There is standard construction of a category of relations \(\mathbf{Rel}(\mathcal {C}) \) of a regular category \(\mathcal {C}\), see for example [13]. For the category \(\mathbf{Set}\) for example, this construction recovers exactly the usual category of binary relations. As we have been constructing categories of relations in this paper, it would be interesting to know how this relates to the relations of a regular category. Every topos is regular, and in fact for any algebraic theory \((\varSigma ,E)\), the category of internal \((\varSigma ,E)\)-algebras in a regular category [7], meaning we can consider the impact of algebraic structure.
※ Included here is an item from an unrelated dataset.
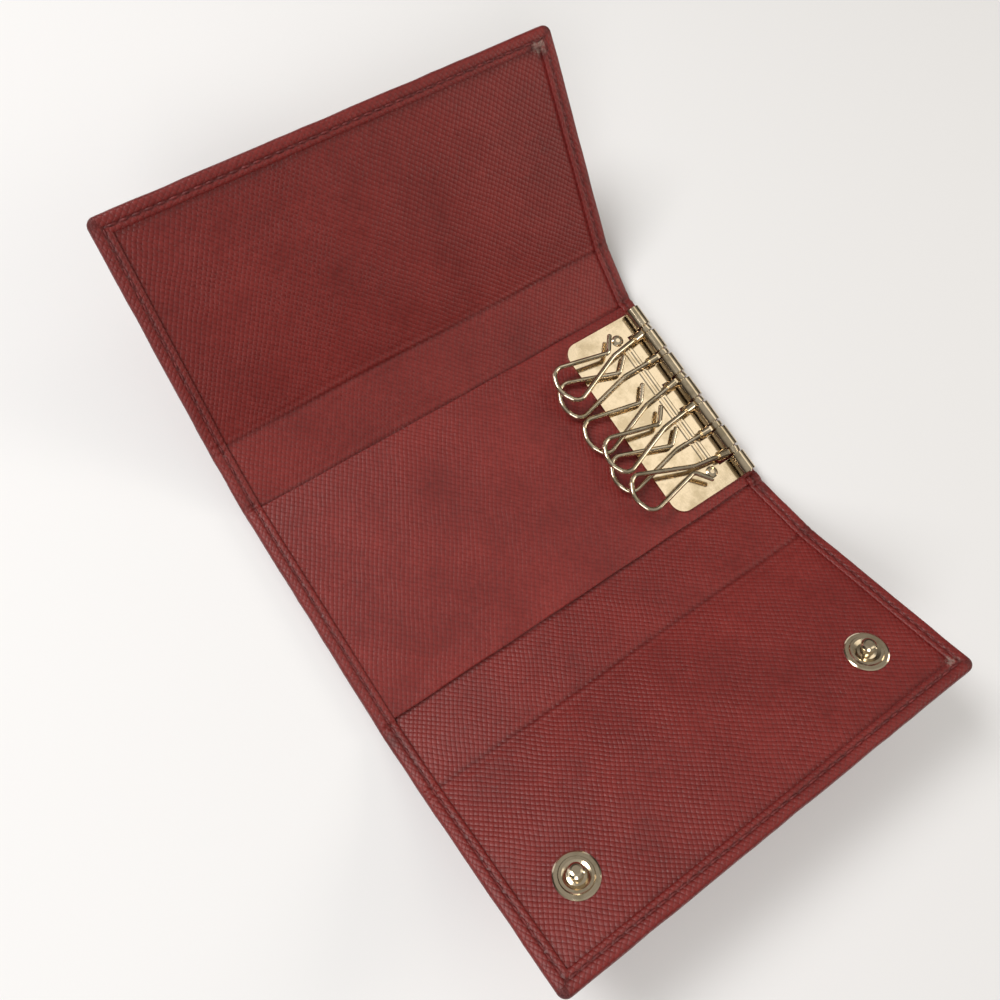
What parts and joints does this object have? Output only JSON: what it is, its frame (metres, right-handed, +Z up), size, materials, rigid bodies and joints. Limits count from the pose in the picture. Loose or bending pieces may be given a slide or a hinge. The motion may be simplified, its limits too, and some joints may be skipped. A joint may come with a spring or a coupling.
{
  "type": "key organiser",
  "caption": "Tri-fold cross-grain leather key case, shown open, with a riveted plate whose rod carries swinging wire key hooks, a slip pocket and snap fasteners.",
  "frame": {"origin": "centre of the middle panel's outer face, on the plane that the open case rests on", "axes": "+X along the folds towards the key frame, +Y across the folds towards the flap with the sockets, +Z up out of the open case"},
  "size_m": [0.11, 0.1692, 0.0433],
  "materials": {
    "outer_leather": "cross-grain embossed, waxed",
    "lining_leather": "cross-grain embossed, waxed",
    "board": "bonded leather fibre board, matte",
    "nickel": "polished nickel plate",
    "wire": "polished nickel plated steel wire"
  },
  "bodies": {
    "case_middle": {"middle_cover": "outer_leather", "middle_board": "board", "middle_lining": "lining_leather", "slip_pocket": "lining_leather", "key_frame": "nickel", "key_rod": "wire", "frame_rivets": "nickel", "rivet_washers": "nickel"},
    "top_spine": {"top_spine_cover": "outer_leather", "top_spine_lining": "lining_leather"},
    "top_flap": {"top_flap_cover": "outer_leather", "top_flap_board": "board", "top_flap_lining": "lining_leather", "snap_sockets": "nickel", "socket_springs": "wire", "socket_posts": "nickel"},
    "bottom_spine": {"bottom_spine_cover": "outer_leather", "bottom_spine_lining": "lining_leather"},
    "bottom_flap": {"bottom_flap_cover": "outer_leather", "bottom_flap_board": "board", "bottom_flap_lining": "lining_leather", "snap_studs": "nickel", "stud_posts": "nickel"},
    "hook_swivel_1": {"hook_swivel_1": "wire"},
    "key_hook_1": {"key_hook_1": "wire"},
    "hook_swivel_2": {"hook_swivel_2": "wire"},
    "key_hook_2": {"key_hook_2": "wire"},
    "hook_swivel_3": {"hook_swivel_3": "wire"},
    "key_hook_3": {"key_hook_3": "wire"},
    "hook_swivel_4": {"hook_swivel_4": "wire"},
    "key_hook_4": {"key_hook_4": "wire"},
    "hook_swivel_5": {"hook_swivel_5": "wire"},
    "key_hook_5": {"key_hook_5": "wire"},
    "hook_swivel_6": {"hook_swivel_6": "wire"},
    "key_hook_6": {"key_hook_6": "wire"}
  },
  "joints": [
    {"name": "top_spine_fold", "type": "hinge", "parent": "case_middle", "child": "top_spine", "pos_m": [0, 0.0277, 0.0017], "axis": [-1, 0, 0], "range_deg": [-64.5, 25.5]},
    {"name": "top_flap_fold", "type": "hinge", "parent": "top_spine", "child": "top_flap", "pos_m": [0, 0.04142, 0.00824], "axis": [-1, 0, 0], "range_deg": [-78.28, 15.5]},
    {"name": "bottom_spine_fold", "type": "hinge", "parent": "case_middle", "child": "bottom_spine", "pos_m": [0, -0.0277, 0.0017], "axis": [1, 0, 0], "range_deg": [-73, 17]},
    {"name": "bottom_flap_fold", "type": "hinge", "parent": "bottom_spine", "child": "bottom_flap", "pos_m": [0, -0.04396, 0.00667], "axis": [1, 0, 0], "range_deg": [-76.72, 9.5]},
    {"name": "hook_2_swing", "type": "hinge", "parent": "case_middle", "child": "hook_swivel_2", "pos_m": [0.0519, 0.0111, 0.0044], "axis": [0, 1, 0], "range_deg": [0, 180]},
    {"name": "hook_1_swing", "type": "hinge", "parent": "hook_swivel_2", "child": "hook_swivel_1", "pos_m": [0.0519, 0.0185, 0.0044], "axis": [0, 1, 0], "range_deg": [0, 180]},
    {"name": "hook_5_swing", "type": "hinge", "parent": "case_middle", "child": "hook_swivel_5", "pos_m": [0.0519, -0.0111, 0.0044], "axis": [0, 1, 0], "range_deg": [0, 180]},
    {"name": "hook_3_swing", "type": "hinge", "parent": "hook_swivel_5", "child": "hook_swivel_3", "pos_m": [0.0519, 0.0037, 0.0044], "axis": [0, 1, 0], "range_deg": [0, 180]},
    {"name": "hook_4_swing", "type": "hinge", "parent": "hook_swivel_3", "child": "hook_swivel_4", "pos_m": [0.0519, -0.0037, 0.0044], "axis": [0, 1, 0], "range_deg": [0, 180]},
    {"name": "hook_6_swing", "type": "hinge", "parent": "hook_swivel_5", "child": "hook_swivel_6", "pos_m": [0.0519, -0.0185, 0.0044], "axis": [0, 1, 0], "range_deg": [0, 180]},
    {"name": "hook_1_turn", "type": "hinge", "parent": "hook_swivel_1", "child": "key_hook_1", "pos_m": [0.0519, 0.0185, 0.0044], "axis": [-0.9831, -0.1557, 0.0958], "range_deg": [-5, 5]},
    {"name": "hook_2_turn", "type": "hinge", "parent": "hook_swivel_2", "child": "key_hook_2", "pos_m": [0.0519, 0.0111, 0.0044], "axis": [-0.9999, -0.007, -0.0087], "range_deg": [-5, 5]},
    {"name": "hook_3_turn", "type": "hinge", "parent": "hook_swivel_3", "child": "key_hook_3", "pos_m": [0.0519, 0.0037, 0.0044], "axis": [-0.9916, -0.1288, -0.0087], "range_deg": [-5, 5]},
    {"name": "hook_4_turn", "type": "hinge", "parent": "hook_swivel_4", "child": "key_hook_4", "pos_m": [0.0519, -0.0037, 0.0044], "axis": [-0.9896, -0.1075, 0.0958], "range_deg": [-5, 5]},
    {"name": "hook_5_turn", "type": "hinge", "parent": "hook_swivel_5", "child": "key_hook_5", "pos_m": [0.0519, -0.0111, 0.0044], "axis": [-0.9999, 0.0087, -0.0087], "range_deg": [-5, 5]},
    {"name": "hook_6_turn", "type": "hinge", "parent": "hook_swivel_6", "child": "key_hook_6", "pos_m": [0.0519, -0.0185, 0.0044], "axis": [-0.9847, 0.1454, 0.0958], "range_deg": [-5, 5]}
  ]
}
In fact, the resulting category of relations is equivalent to the one produced by our construction with the subobject classifier as the object of truth values.

Theorem 4

Let \(\mathcal {E}\) be a topos, \(\varOmega \) its subobject classifier and \((\varSigma ,E)\) an algebraic signature. The category \(\mathbf{Rel}^{\mathcal {E}}_{(\varSigma , E)}(\varOmega ) \) resulting from the algebraic Q-relations construction is equivalent to the category of internal relations over the regular category of internal \((\varSigma ,E)\)-algebras in \(\mathcal {E}\).

In this way, we see that relations over suitable regular categories are a special case of our construction.

7 Conclusion

We have demonstrated that categories of generalized relations present a flexible modelling tool for categorical compositional models of natural language and cognition. We presented various potential models worthy of further investigation, capturing features such as fuzziness, distances, convexity, ambiguity and context sensitivity, and showed how these features can be used in combination within a generic framework. One natural direction for further work would be empirical investigation of the compatibility of these theoretical models with concrete applications. Another one would be to investigate whether the techniques in [44] can be used to build models with either non-commutative or typed quantales, known as quantaloids.